If a client is happy to pay for their legal costs as the litigation progresses and is willing to accept the risk of a potential adverse costs order, then that is the cheapest option overall (assuming a win!).

Often, however, a client is either unable to afford the litigation or wants to hedge some or all of the risk. In which case, assuming it makes commercial sense, SMB will offer a CFA or a DBA, perhaps backed by an ATE policy. This aligns SMB’s interests with our client’s and is more attractive than LF. It also allows greater flexibility around settlement, as there are fewer interested parties.

For larger claims, which we estimate will go on for longer period (usually more than 18 months) we may suggest a partial CFA or DBA, with some of the costs met by the client or a third party funder. This mitigates both the lawyers risk and the risk to the funder, whether that be the client or a LF provider. It also increases the likelihood that a claim is commercially viable, as the overall cost is reduced when compared to a claim which is fully funded by LF.


Your lawyer should always advise you on the funding options available to you if you are considering litigating.

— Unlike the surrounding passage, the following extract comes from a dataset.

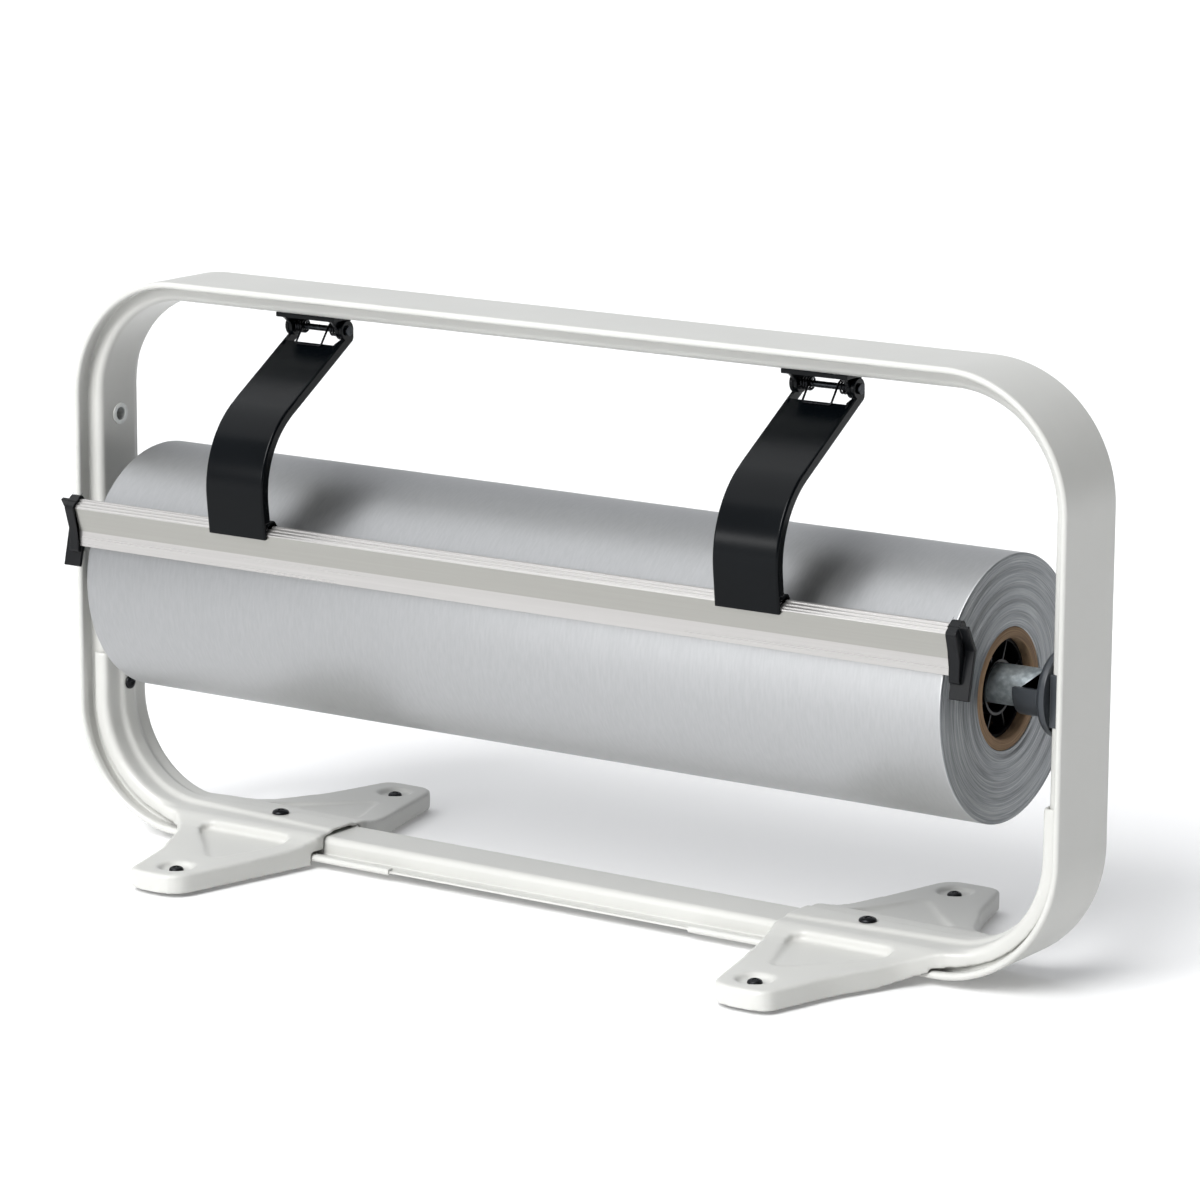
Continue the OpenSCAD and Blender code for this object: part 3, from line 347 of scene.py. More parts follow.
def surface(name, colours, size, stretch=(1, 1, 1), metallic=0.0, rough=(0.4, 0.5), bump=0.0,
            bumpSize=1.0, bumpStretch=None, ior=None, detail=3.0, specular=None,
            grainRoundX=0.0):
    # one shader with three patterns: colour, roughness and height, sizes in real millimetres
    material, tree, shader = freshMaterial(name, metallic)
    if ior:
        shader.inputs["IOR"].default_value = ior
    if specular:
        shader.inputs["Specular IOR Level"].default_value = specular
    if grainRoundX:
        # grain that runs round the X axis spreads each highlight along it
        shader.inputs["Anisotropic"].default_value = grainRoundX
        grainWay = addNode(tree, "ShaderNodeTangent", direction_type="RADIAL", axis="X")
        tree.links.new(grainWay.outputs[0], shader.inputs["Tangent"])
    place = addNode(tree, "ShaderNodeTexCoord")
    spread = addNode(tree, "ShaderNodeMapping",
                     values={"Scale": [1 / (size * mm * s) for s in stretch]},
                     feeds={"Vector": place.outputs["Object"]})
    cloud = addNode(tree, "ShaderNodeTexNoise", values={"Scale": 1.0, "Detail": detail},
                    feeds={"Vector": spread.outputs[0]})
    spreadColours(tree, cloud, colours, first=0.3, last=0.7)
    spreadRoughness(tree, cloud, rough)
    if bump:
        fine = addNode(tree, "ShaderNodeMapping",
                       values={"Scale": [1 / (bumpSize * mm * s)
                                         for s in (bumpStretch or (1, 1, 1))]},
                       feeds={"Vector": place.outputs["Object"]})
        grain = addNode(tree, "ShaderNodeTexNoise", values={"Scale": 1.0, "Detail": 2.0},
                        feeds={"Vector": fine.outputs[0]})
        raiseGrain(tree, grain, bump)
    return material


# powder coat, sprayed and baked: faint orange peel, which is drawn 0.9 mm wide, and soft gloss
powderCoat = surface("powderCoat", ["#C6C6C2", "#CACAC6"], 60, rough=(0.30, 0.36), bump=0.012,
                     bumpSize=0.9, ior=1.5)
# moulded ABS with a spark-eroded grain: satin black, slightly grey where rubbed
mouldedAbs = surface("mouldedAbs", ["#07080A", "#0B0D10"], 14, rough=(0.32, 0.38), bump=0.015,
                     bumpSize=0.5, ior=1.54, specular=0.2)
# moulded nylon of the cradles: slightly greyer and smoother than the caps
mouldedNylon = surface("mouldedNylon", ["#303438", "#383C41"], 14, rough=(0.32, 0.38), bump=0.01,
                       bumpSize=0.6, ior=1.53)
# stoved black enamel on sheet steel: deep and glossy, with wide soft reflections
blackEnamel = surface("blackEnamel", ["#030507", "#05080B"], 40, rough=(0.20, 0.24), bump=0.01,
                      bumpSize=1.6, ior=1.5, specular=0.14)
# zinc plate, passivated blue: cloudy grey with spangles of differing gloss
zincPlate = surface("zincPlate", ["#9DA7AC", "#B0BABE", "#C4CCCF"], 2.2, metallic=0.7,
                    rough=(0.30, 0.50), bump=0.02, bumpSize=0.8, detail=5)
# black oxide on steel screws: dark, a little oily
blackOxide = surface("blackOxide", ["#17181A", "#232427"], 1.5, metallic=0.7, rough=(0.28, 0.42),
                     bump=0.01, bumpSize=0.4)
# drawn spring wire, blackened: dark with draw lines, and glossy enough for thin highlights
springWire = surface("springWire", ["#1B1C1E", "#2A2B2E"], 1.2, metallic=0.9, rough=(0.18, 0.3))
# turned steel pins, oiled black
pinSteel = surface("pinSteel", ["#26282B", "#3A3D40"], 2, metallic=1.0, rough=(0.2, 0.35))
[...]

If your legal team do not feel equipped to advise, consider consulting a specialist regulated ATE and funding broker who will have a better view of the market and the different options available.

Always question why your lawyer is reluctant to shoulder some of the litigation risk. Larger firms often do not need to be competitive or commercially practical to attract clients, as they trade on their name and size, and smaller firms may find it difficult to shoulder the costs risk and cashflow issues caused by acting in a contingent basis. However, time spent satisfying yourself that you have considered the funding options available is rarely wasted and many prefer to instruct lawyers who are willing to put their money where their mouth is.

This is a guest blog which contains the views of the author and does not necessarily represent the views of the IoD.